When we put ourselves under pressure because of these two things, success and time, we inevitably will feel behind in life. That's because they're the very definition of being behind in life; not reaching a certain level of success by a certain age.
For me—and likely many other people, I can't be the only one—this is caused by the haunting feeling that if I don't achieve a certain level of success, then I won't receive enough love and respect from the people I care about. So I toil away to earn love and respect. That's probably why I'm such a workaholic.
In fact, during a certain period in my life, I actively avoided people I went to high school with because I felt that if a conversation came up, I wouldn't have much to say about my life.

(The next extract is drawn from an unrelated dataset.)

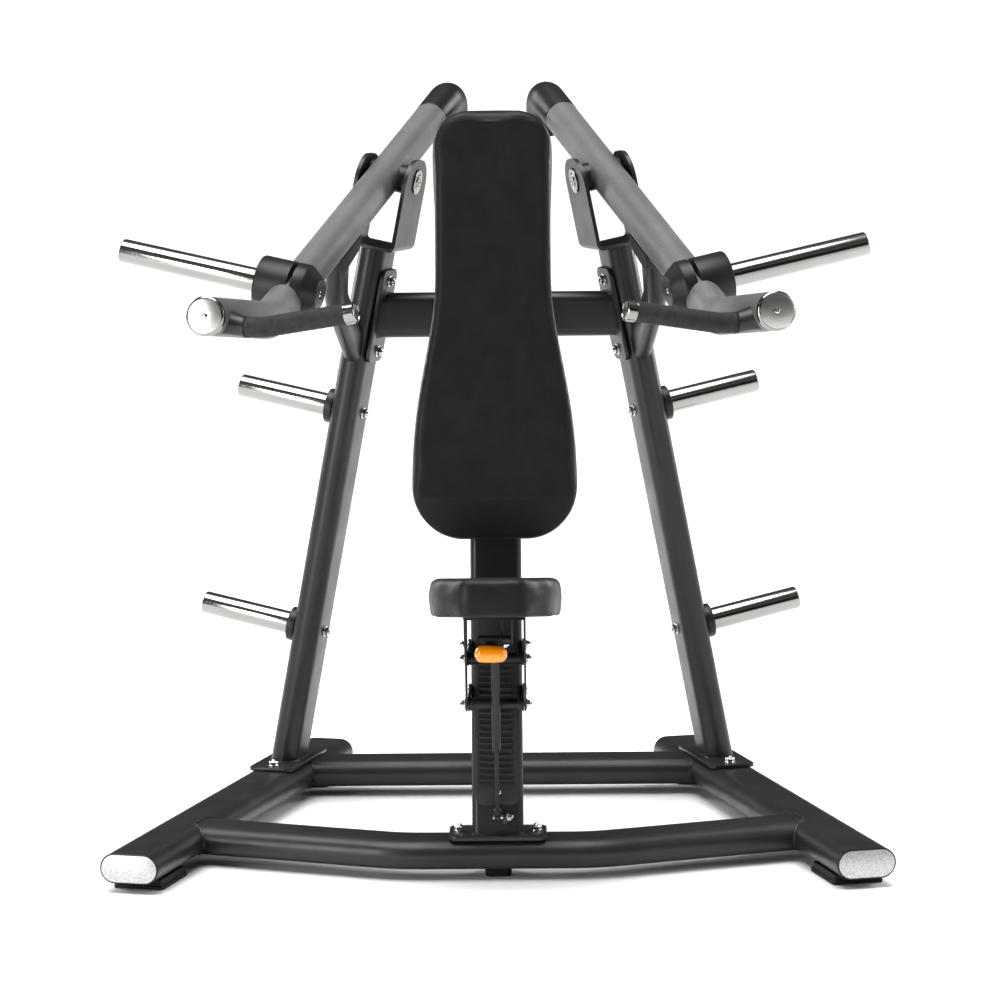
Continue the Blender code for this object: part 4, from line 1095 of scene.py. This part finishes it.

I felt like they wouldn't respect me because I wasn't successful enough.
I've since learned that my struggle wasn't really with being worthy of other people's love and respect. It was with being worthy of my own love and respect. And as long as I didn't love myself enough without what I had defined as success at my age, I wouldn't accept that other people could. Success had become a proxy for self-love. After all, working extra hard felt like something I could control, “If I could just put my head down and work harder for the next three years, I could get there too.” The worst part about this is that the more elusive success seems, the worse you feel.

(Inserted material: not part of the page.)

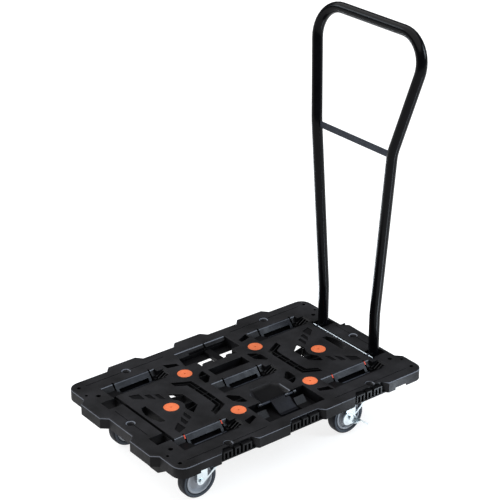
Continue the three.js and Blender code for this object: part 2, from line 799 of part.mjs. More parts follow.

A better solution is to redefine what success means to you in a more healthy way. After struggling with it for some time, this is how I'm redefining success; limiting the regrets I'll have at the end of my life by;
Cultivating great relationships with people, and
Doing work that's meaningful to me.
If you've been reading the newsletter for a while you've likely noticed this recurring motif. Here's are some examples:
I even “came up” with some written personal values that align with my new definition of success. I use quotes because they're mostly ripped off from Jason Lengstorf, but well I resonate with them so they're mine too now. Here they are:
Set clear expectations
Be kind, not nice
Make the right thing the easy thing
Keep showing up
Find joy in learning
Be the tide that lifts all ships
Finally, notice that this new definition of what success is to me is not tied to any timing. Regardless of how old I am, I can cultivate better relationships with people around me and seek more meaningful work. I don't need to do it by a certain age. And I think on my deathbed, if I look around and I have people I love, I've made a positive difference in people's lives and I've done work that will mean something after I'm gone, I'll die a satisfied guy.
2022 Resolutions:
Weight: Get to 75kg by April 28 and 70kg by July
I've started going to the gym again and I was ranting yesterday on Twitter about how horrible I feel after running and how bored I feel during the run. People who claim to "feel amazing" and "so full of energy" after gym are lying to us.
Sleep: Consistently sleep avg. 8 hours per day
Averages this week:
Duration: 5h 45m.
Avg. bedtime: 01:40.
Avg. wake-up time: 08:36.
Business: Start a business in 2022
Met my co-founder in person for the first time this week. It was great hanging out and nice to finally see that he's a real person. Attended a few events in the London startup scene as well. It was good fun and we made some good connections (by we I mean he, I'm not great with talking to strangers).